Sunday, 17 October 2010

I promise I won't do this again.

It's deeply unsettling but also when you detach your stomach from the rest of your body, actually very funny so I thought I would share.

"Cherie was an incredible strength during those months. She knew her own life was about to change and for her it was equally frightening, in some ways even more so [...]

However, that night she cradled me in her arms and soothed me; told me what I needed to be told; strengthened me; made me feel that what I was about to do was right. I had no doubt that I had to go for it, but I needed the reassurance and, above all, the emotional ballast.

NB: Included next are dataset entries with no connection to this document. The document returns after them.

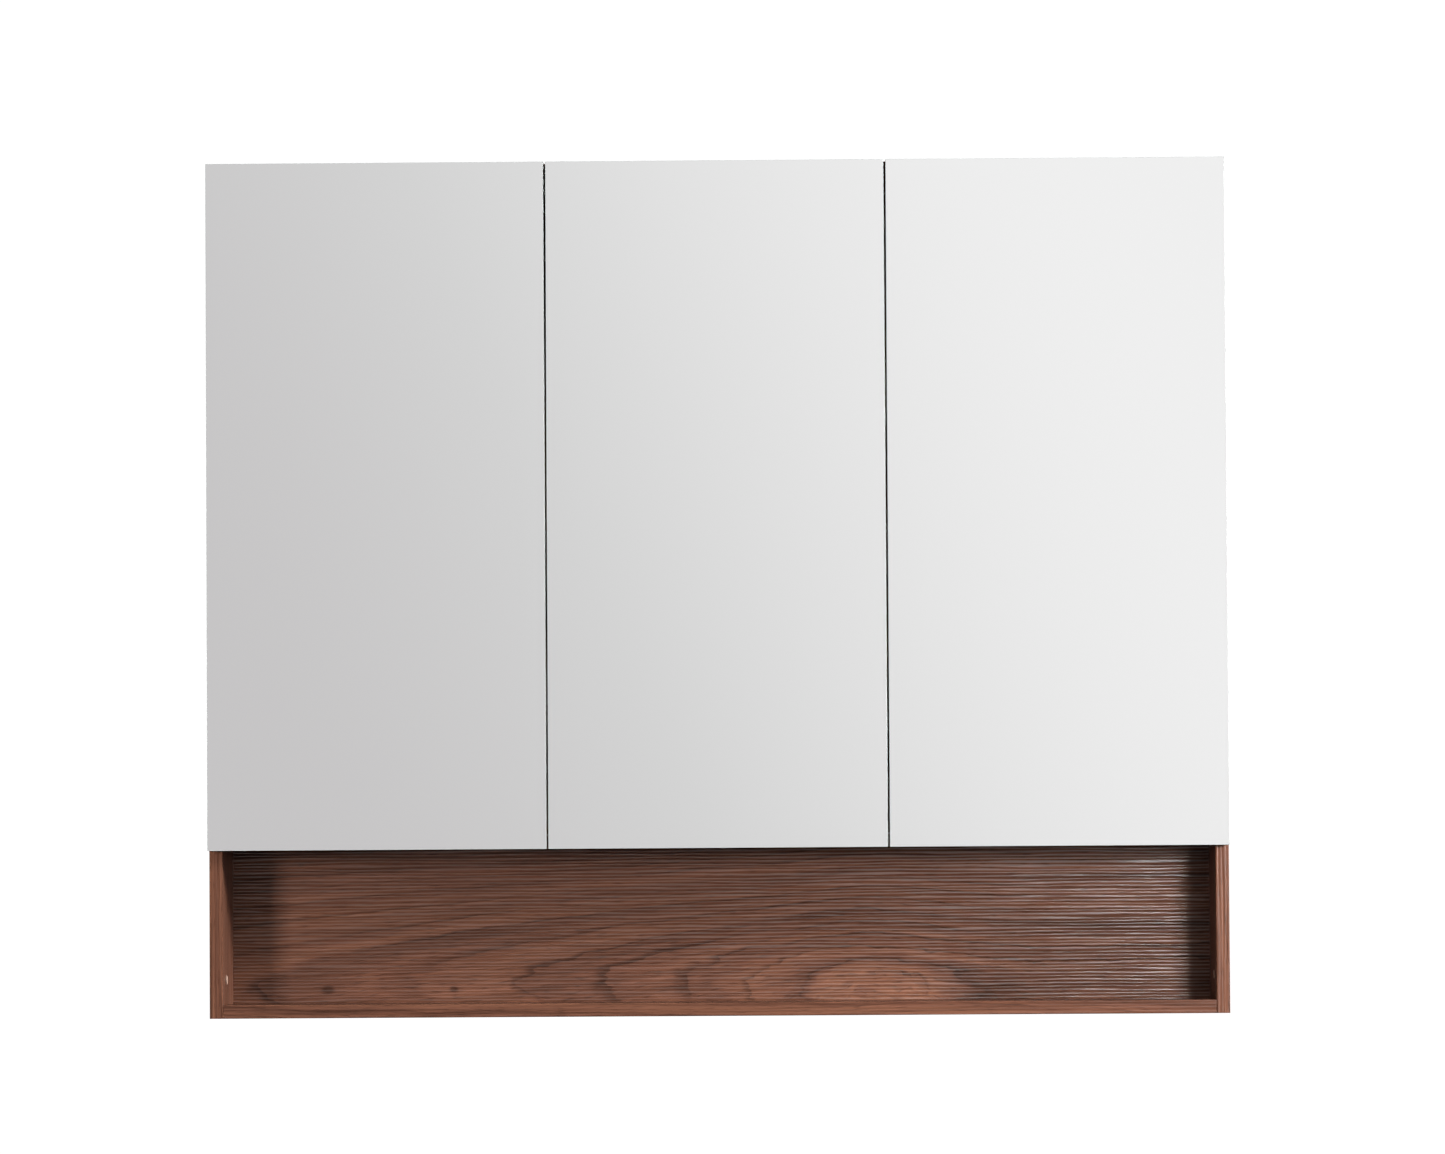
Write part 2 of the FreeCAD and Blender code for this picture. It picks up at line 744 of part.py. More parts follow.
def cover_caps():
    """Push-in caps at the open shelf, one in each side panel."""
    pieces = []
    for side in (-1, 1):
        start = (side * inner_half, front_y + cap_setback, floor_top + cap_height)
        head = rod(cap_radius, start, (-side, 0, 0), cap_head)
        outer = [edge for edge in head.Edges if abs(edge.CenterOfMass.x - start[0]) > cap_head - near]
        head = head.makeFillet(cap_crown, outer)
        stem = rod(cap_stem_radius, start, (side, 0, 0), cap_stem)
        pieces.append(head.fuse(stem).removeSplitter())
    return pieces


# Doors and shelves

def door_panel(door):
    """A door's board, bored for its hinge cups and their screws."""
    _, left, hinged_edge, hand, _ = door
    panel = box((left, left + door_width), (mirror_back_y, door_inner_y), (door_low, door_high))
    rear = edges_where(panel, lambda p: p.y > door_inner_y - near)
    panel = panel.makeFillet(door_edge_radius, rear)
    tools = [placed(cup_bore(), hinged_edge, hand, z) for z in hinge_zs]
    return panel.cut(tools + screw_holes(cup_screw_spots, door))


def mirror_panel(door):
    """A door's mirror, its front edges bevelled."""
    left = door[1]
    y_range = (mirror_back_y - mirror_glass, mirror_back_y)
    glass = box((left, left + door_width), y_range, (door_low, door_high))
    front = edges_where(glass, lambda p: p.y < y_range[0] + near)
    return glass.makeChamfer(mirror_bevel, front)


def bumpers(door):
    """Soft bumpers near the door's free edge."""
    _, left, _, hand, _ = door
    x = left + door_width - bumper_inset if hand > 0 else left + bumper_inset
    height = bumper_gap - bumper_clearance
    pieces = []
    for z in (divider_low + board / 2, door_high - bumper_end_inset):
        dome = rod(bumper_radius, (x, door_inner_y, z), (0, 1, 0), height)
        top = [edge for edge in dome.Edges if edge.CenterOfMass.y > door_inner_y + height - near]
        pieces.append(dome.makeFillet(bumper_crown, top))
    return pieces


def glass_shelf(limits, shelf_z):
    """A glass shelf, its long front edges bevelled."""
    x_range = (limits[0] + shelf_side_clearance, limits[1] - shelf_side_clearance)
    glass = box(x_range, (shelf_front_y, shelf_back_y), (shelf_z, shelf_z + shelf_glass))
    front = edges_where(glass, lambda p: p.y < shelf_front_y + near)
    return glass.makeChamfer(shelf_bevel, edges_along("x", front))


def save_carcass():
    """Boards, bands and the fittings that hold them."""
    save("side_panel_left", [side_panel(-1)])
    save("side_panel_right", [side_panel(1)])
    for index, name in enumerate(("bottom", "divider", "top")):
        save(name + "_panel", [cross_board(index)])
        save("edge_band_" + name, [cross_band(index)])
    for index, name in enumerate(("left", "right")):
        save("partition_" + name, [partition(index)])
    save("edge_bands_sides", side_bands())
    save("edge_bands_partitions", partition_bands())
    save("back_panel", [thin_back()])
    save("niche_back_panel", [niche_back()])
    save("wall_rail_upper", [wall_rail(upper_hole_z)])
    save("wall_rail_lower", [wall_rail(lower_hole_z)])
    save("dowels", dowels())
    save("cam_bolts", cam_bolts())
    save("cam_locks", cam_locks())
    save("partition_screws", [screw(*spot) for spot in partition_screw_spots()])
    save("cover_caps", cover_caps())
    save("shelf_pins", shelf_pins())


def save_shelves():
    """Glass shelves, counted from the bottom of each bay."""
    for limits, name in zip(bay_limits(), ("left", "middle", "right")):
        for number, shelf_z in enumerate(shelf_zs, start=1):
            save("glass_shelf_" + name + "_" + str(number), [glass_shelf(limits, shelf_z)])


def save_doors():
    """Doors with what is fixed to them, and each door's hinges."""
    fixed_to_carcass = {
        "hinge_plate_screws": plate_screws,
        "hinge_arm_screws": arm_screws,
        "hinge_arm_pins": arm_pin,
    }
    for door in doors():
        name = door[0]
        save("door_board_" + name, [door_panel(door)])
        save("door_mirror_" + name, [mirror_panel(door)])
        save("door_bumpers_" + name, bumpers(door))
        save("hinge_cups_" + name, hinge_set(hinge_cup, door))
        save("hinge_cup_screws_" + name, hinge_set(cup_screws, door))
        save("hinge_cup_pins_" + name, hinge_set(cup_pin, door))
        save("hinge_links_" + name, hinge_set(hinge_link, door))
        save("hinge_arms_" + name, hinge_set(hinge_arm, door))
        save("hinge_plates_" + name, hinge_set(mounting_plate, door))
    for node, make in fixed_to_carcass.items():
        save(node, [piece for door in doors() for piece in hinge_set(make, door)])


os.makedirs("parts", exist_ok=True)
save_carcass()
save_shelves()
save_doors()
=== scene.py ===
"""Looks of the hanging mirror cabinet: materials for its boards, glass and fittings, light and camera."""
import math

import bmesh
import bpy
from mathutils import Euler, Matrix, Vector


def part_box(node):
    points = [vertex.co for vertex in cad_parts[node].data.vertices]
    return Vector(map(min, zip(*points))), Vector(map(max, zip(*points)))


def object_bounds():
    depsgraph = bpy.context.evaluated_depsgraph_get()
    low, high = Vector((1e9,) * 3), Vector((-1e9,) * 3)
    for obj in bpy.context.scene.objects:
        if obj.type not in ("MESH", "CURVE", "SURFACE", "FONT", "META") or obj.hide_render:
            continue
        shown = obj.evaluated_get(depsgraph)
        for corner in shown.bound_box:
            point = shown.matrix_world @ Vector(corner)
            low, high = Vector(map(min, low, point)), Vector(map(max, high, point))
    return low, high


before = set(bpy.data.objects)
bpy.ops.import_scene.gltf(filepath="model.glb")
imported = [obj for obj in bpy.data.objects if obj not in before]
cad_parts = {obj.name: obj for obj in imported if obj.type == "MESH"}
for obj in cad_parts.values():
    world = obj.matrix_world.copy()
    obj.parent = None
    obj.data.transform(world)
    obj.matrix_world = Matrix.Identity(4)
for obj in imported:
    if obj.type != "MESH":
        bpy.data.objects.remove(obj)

cad_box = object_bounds()

# Places read from the frame
carcass_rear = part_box("side_panel_left")[1][1]
thin_back_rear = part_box("back_panel")[1][1]
niche_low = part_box("niche_back_panel")[0]
mirror_low, mirror_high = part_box("door_mirror_left")
shelf_glass_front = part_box("glass_shelf_left_1")[0][1]

# Camera
camera_place = Vector((0.108, -7.0, -0.378))
camera_yaw = 0.0150
camera_pitch = 0.0447
camera_roll = -0.0060
camera_focal = 7782.3       # in units of which the view is 1445 wide
view_width = 1445
sensor_width = 36.0
camera_far = 100.0


# Node helpers

def start_material(name):
    """A new material with only a Principled shader and its output."""
    material = bpy.data.materials.new(name)
    material.use_nodes = True
    tree = material.node_tree
    tree.nodes.clear()
    output = tree.nodes.new("ShaderNodeOutputMaterial")
    shader = tree.nodes.new("ShaderNodeBsdfPrincipled")
    tree.links.new(shader.outputs["BSDF"], output.inputs["Surface"])
    return material, tree, shader


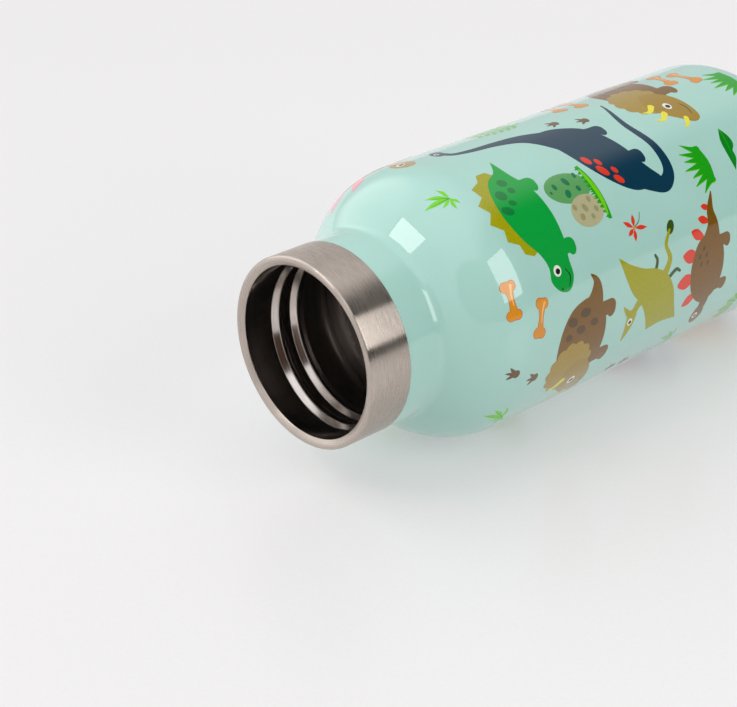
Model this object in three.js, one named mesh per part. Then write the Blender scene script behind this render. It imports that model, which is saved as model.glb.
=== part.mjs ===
// Double-wall vacuum bottle for a child, lying on its side with its mouth open.
//
// Frame: millimetres, +Z up. The bottle's axis runs along X, with the mouth towards -X
// and the base towards +X. The origin is on the surface that the bottle lies on, below
// the middle of its length.
//
// Every round piece is turned from a section of [s, r] points, where s is the distance
// from the rim along the axis and r the distance from the axis.

import * as THREE from 'three';

// Outside
const BODY_RADIUS = 36.5;
const NECK_RADIUS = 24.9;
const RING_RADIUS = 25.05;
const RING_LENGTH = 13.1;
const SHOULDER_END = 45.3; // where the straight body begins
const SHOULDER_RADIUS = 24;
const SHOULDER_TURN = THREE.MathUtils.degToRad(46); // slope of the flank below the neck
const NECK_FILLET = 4;
const CORNER_START = 154.5; // where the straight body ends
const CORNER_RADIUS = 16; // upper part of the rounding at the base
const CORNER_TURN = THREE.MathUtils.degToRad(55); // how far that arc turns
const FOOT_RADIUS = 6; // the tighter arc that runs on into the standing ring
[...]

In many ways, I am very emotionally self-sufficient; in some ways, too much so. I make emotional commitment because it comes naturally to me. But I fear it also; fear the loss of control and the fact that the consequences of caring can be painful; fear the dependence; perhaps fear learning the lesson, from love that goes wrong, that human nature is frail and unreliable after all.

On that night of 12 May 1994, I needed that love Cherie gave me, selfishly. I devoured it to give me strength, I was an animal following my instinct, knowing I would need every ounce of emotional power and resilience to cope with what lay ahead. I was exhilarated, afraid and determined, in roughly equal quantities."

From Tony Blair's memoir A Journey, published by Hutchinson

So this is from an article which wasnt that great a read in my opinion. I feel it's only telling a quarter of the story and as usual we're going around in circles.